### Written exercise
Write out each line beneath this one exactly as it reads.

——————

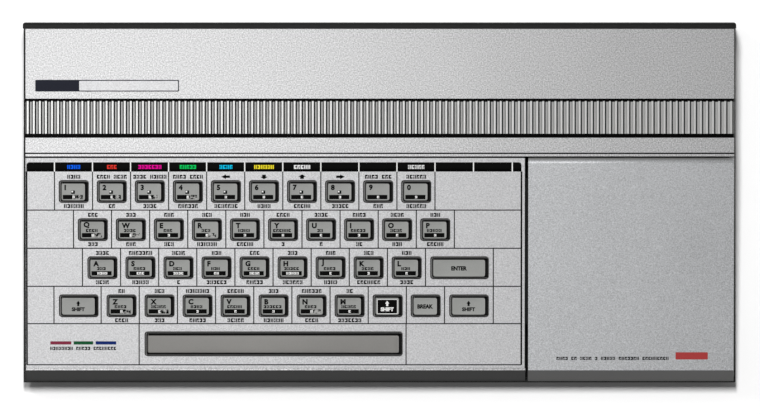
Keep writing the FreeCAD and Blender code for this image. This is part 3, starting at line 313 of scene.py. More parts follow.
def worn(made):
    """Ink rubbed away in small pale spots."""
    tree = made.node_tree
    shader = tree.nodes["Principled BSDF"]
    place = tree.nodes.new("ShaderNodeTexCoord")
    spots = add(tree, "ShaderNodeTexNoise", Scale=650.0, Detail=3.0, Roughness=0.7)
    tree.links.new(place.outputs["Object"], spots.inputs["Vector"])
    mask = tree.nodes.new("ShaderNodeMapRange")
    mask.inputs["From Min"].default_value = WEAR_START
    mask.inputs["From Max"].default_value = WEAR_FULL
    tree.links.new(spots.outputs["Fac"], mask.inputs["Value"])
    mix = tree.nodes.new("ShaderNodeMix")
    mix.data_type = "RGBA"
    tree.links.new(mask.outputs[0], mix.inputs["Factor"])
    tree.links.new(shader.inputs["Base Color"].links[0].from_socket, mix.inputs["A"])
    mix.inputs["B"].default_value = RUBBED
    tree.links.new(mix.outputs["Result"], shader.inputs["Base Color"])
    return made


# Silver shell: a painted highlight on the rib crests; painted shade on the rib flanks, valleys,
# shoulders, creases and gaps, paler on the ribs towards the right; the front bevel dark grey;
# painted shade on both side rims and on the left wall
SILVER = shade_places(
    finish("silver paint", (0.66, 0.66, 0.665), 0.37, flake=0.9, cloud=0.05, scale=1500.0,
           metal=0.8, shine=0.05),
    [("Crests", grey(0.85)), ("Ribs", grey(0.3)), ("Valleys", grey(0.42)),
     ("Shoulders", grey(0.16)), ("Far Ribs", grey(0.62)), ("Creases", grey(0.012)),
     ("Gaps", grey(0.004)), ("Front", grey(0.025)), ("Left Rim", grey(0.004)),
     ("Right Rim", grey(0.25)), ("Left Wall", grey(0.36))])
# Door: painted light on its rounded rear edge, painted shade along its left edge and its right rim;
# its front lip darker grey
SILVER_DOOR = shade_places(
    finish("silver paint, door", (0.68, 0.69, 0.705), 0.39, flake=0.6, cloud=0.07, scale=1500.0,
           metal=0.8, shine=0.05),
    [("Door Rear", grey(0.88)), ("Front", grey(0.125)), ("Door Edge", grey(0.004)),
     ("Right Rim", grey(0.25))])
# Plate: painted shade along its right edge by the door and along its rear edge
PLATE = shade_places(
    finish("silver plate", (0.67, 0.67, 0.68), 0.44, flake=0.5, cloud=0.04, scale=1500.0,
           metal=0.68),
    [("Plate Edge", grey(0.004)), ("Plate Rear", grey(0.02))])
BADGE_BLACK = finish("badge black", (0.006, 0.007, 0.014), 0.4, flake=0.3, depth=0.05, shine=0.2)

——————

### Written response
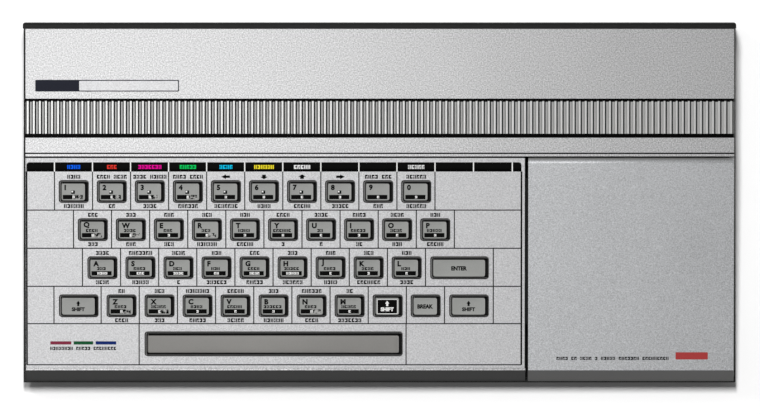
Keep writing the FreeCAD and Blender code for this image. This is part 3, starting at line 313 of scene.py. More parts follow.
def worn(made):
    """Ink rubbed away in small pale spots."""
    tree = made.node_tree
    shader = tree.nodes["Principled BSDF"]
    place = tree.nodes.new("ShaderNodeTexCoord")
    spots = add(tree, "ShaderNodeTexNoise", Scale=650.0, Detail=3.0, Roughness=0.7)
    tree.links.new(place.outputs["Object"], spots.inputs["Vector"])
    mask = tree.nodes.new("ShaderNodeMapRange")
    mask.inputs["From Min"].default_value = WEAR_START
    mask.inputs["From Max"].default_value = WEAR_FULL
    tree.links.new(spots.outputs["Fac"], mask.inputs["Value"])
    mix = tree.nodes.new("ShaderNodeMix")
    mix.data_type = "RGBA"
    tree.links.new(mask.outputs[0], mix.inputs["Factor"])
    tree.links.new(shader.inputs["Base Color"].links[0].from_socket, mix.inputs["A"])
    mix.inputs["B"].default_value = RUBBED
    tree.links.new(mix.outputs["Result"], shader.inputs["Base Color"])
    return made


# Silver shell: a painted highlight on the rib crests; painted shade on the rib flanks, valleys,
# shoulders, creases and gaps, paler on the ribs towards the right; the front bevel dark grey;
# painted shade on both side rims and on the left wall
SILVER = shade_places(
    finish("silver paint", (0.66, 0.66, 0.665), 0.37, flake=0.9, cloud=0.05, scale=1500.0,
           metal=0.8, shine=0.05),
    [("Crests", grey(0.85)), ("Ribs", grey(0.3)), ("Valleys", grey(0.42)),
     ("Shoulders", grey(0.16)), ("Far Ribs", grey(0.62)), ("Creases", grey(0.012)),
     ("Gaps", grey(0.004)), ("Front", grey(0.025)), ("Left Rim", grey(0.004)),
     ("Right Rim", grey(0.25)), ("Left Wall", grey(0.36))])
# Door: painted light on its rounded rear edge, painted shade along its left edge and its right rim;
# its front lip darker grey
SILVER_DOOR = shade_places(
    finish("silver paint, door", (0.68, 0.69, 0.705), 0.39, flake=0.6, cloud=0.07, scale=1500.0,
           metal=0.8, shine=0.05),
    [("Door Rear", grey(0.88)), ("Front", grey(0.125)), ("Door Edge", grey(0.004)),
     ("Right Rim", grey(0.25))])
# Plate: painted shade along its right edge by the door and along its rear edge
PLATE = shade_places(
    finish("silver plate", (0.67, 0.67, 0.68), 0.44, flake=0.5, cloud=0.04, scale=1500.0,
           metal=0.68),
    [("Plate Edge", grey(0.004)), ("Plate Rear", grey(0.02))])
BADGE_BLACK = finish("badge black", (0.006, 0.007, 0.014), 0.4, flake=0.3, depth=0.05, shine=0.2)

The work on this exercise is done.